OK, I've lived in Minnesota for two years now. I find this both sad and amusing because not only should this be considered unconstitutional (didn't all non-British immigrants speak broken or no English when they first arrived many, many years ago?), but I find this ridiculous when Minnesotan dialect is very difficult for my Hoosier-born ears to understand. I find anyone from California speaks too quickly, and people with Kentuckian drawls (like my mother's family pronouncing "wash" as "warsh") to be slightly irritating.

This is normal.

Most people have problems understanding those from other regions of the U.S., not just problems with people who speak English as a second language. There are places that even offer courses in order to "reduce regional dialects and use general American speech for native speakers".

Yet every day, we're are faced with someone who may be from another part of the country, and we strain to understand them as they're talking to us. Every nation goes through this. Germany has anywhere between 50 to 250 dialects, and Japan has a dozen different regional dialects and many different local sub-dialects (as different as one village not speaking the same dialect as the village 10 miles down the road). People from London have problems with understanding people from Liverpool; these cities are both in Britain, but they are roughly 222 miles away from each other. Britons claim they can't understand Americans, and vice versa, even though we all speak forms of the same language: English (though many Britons will tell you that American-English is "bastardized English," and I am inclined to agree).

Peter Hudleston, associate dean for student affairs at the university's Institute of Technology, said comprehension problems sometimes crop up. But he said school officials warn students "they have to expect to be able to understand and converse with people from other parts of the English-speaking world. They have to be able to deal with different accents."

Travis Reindl, director of state policy analysis with the American Association of State Colleges and Universities, finds the legislation troublesome.
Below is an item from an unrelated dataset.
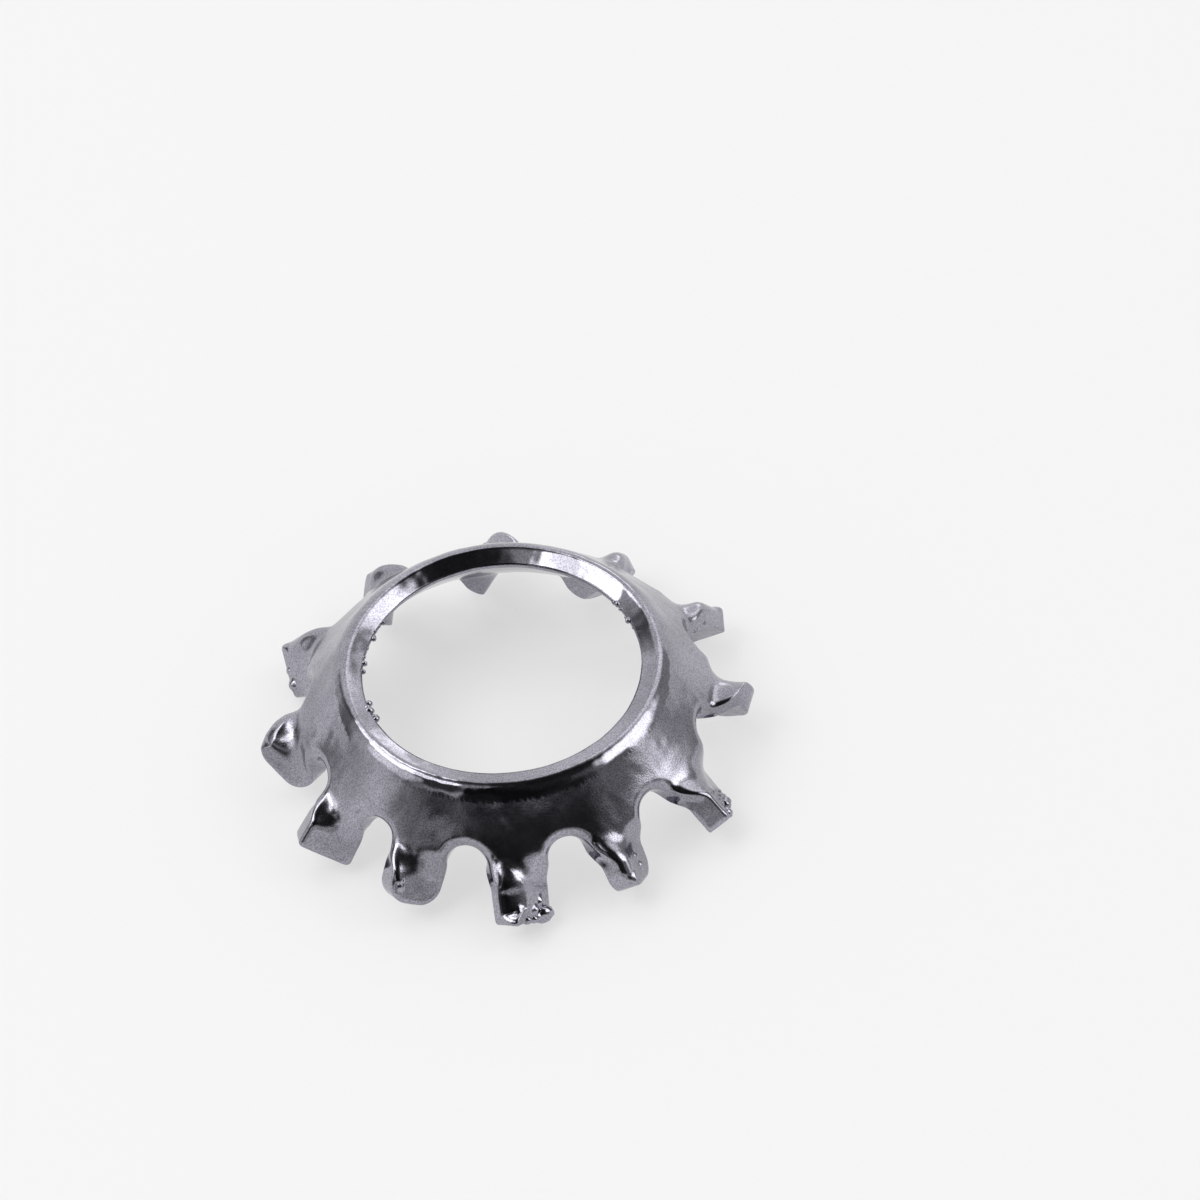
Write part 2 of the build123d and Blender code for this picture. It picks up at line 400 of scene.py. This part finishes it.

"If we start sending a message here that if you can't speak the king's English flawlessly, we don't want you in our classrooms, that sends a message that the U.S. is not a friendly place for them," he said. "(Besides), there are parts of this country where you would swear that English is a second language based on your own background. If you took somebody from Minnesota and plunked him in Mississippi, then you might have a question."


My point, exactly.

So how do we solve it? Well, normally in this country, if we can't understand another person (usually someone we assume is a native speaker), we either politely ask them to repeat themselves (and this isn't always the case either, as we tend to be rude to one another) or (if they appear to be a "foreigner") we tell them to "learn some English because you're living in America!!!"

I really don't understand why it's so hard for these students who are supposedly having problems with understanding their professors to ask them kindly if they'd repeat themselves. Don't they do this already when the professors speak English?

Perhaps we can offer a fair trade: non-natives will speak non-accented English only if natives also speak non-accented English. Fair enough?

In all honesty, this country needs to get with the program. Almost every nation on the planet has several different languages listed as the "official language(s)," and almost everyone is learning English now; some nations, like Japan, even require all high school students to learn English. Can't we do the same? Spanish is already considered by most the second language of the U.S., so why can't we require our students to learn it (some schools in heavily-populated Hispanic areas do require this)?

Don't get me wrong...I also believe that those coming into this country should learn English, but this isn't because I believe that English is the best language (in fact, it's the hardest language to learn); it's because people should learn--they should want to learn--how to communicate with others across the world. I believe the same should apply to those of us who are natives, as well.

We shouldn't fear differences in others. Really, this is the sort of stuff one learns in Kindergarten.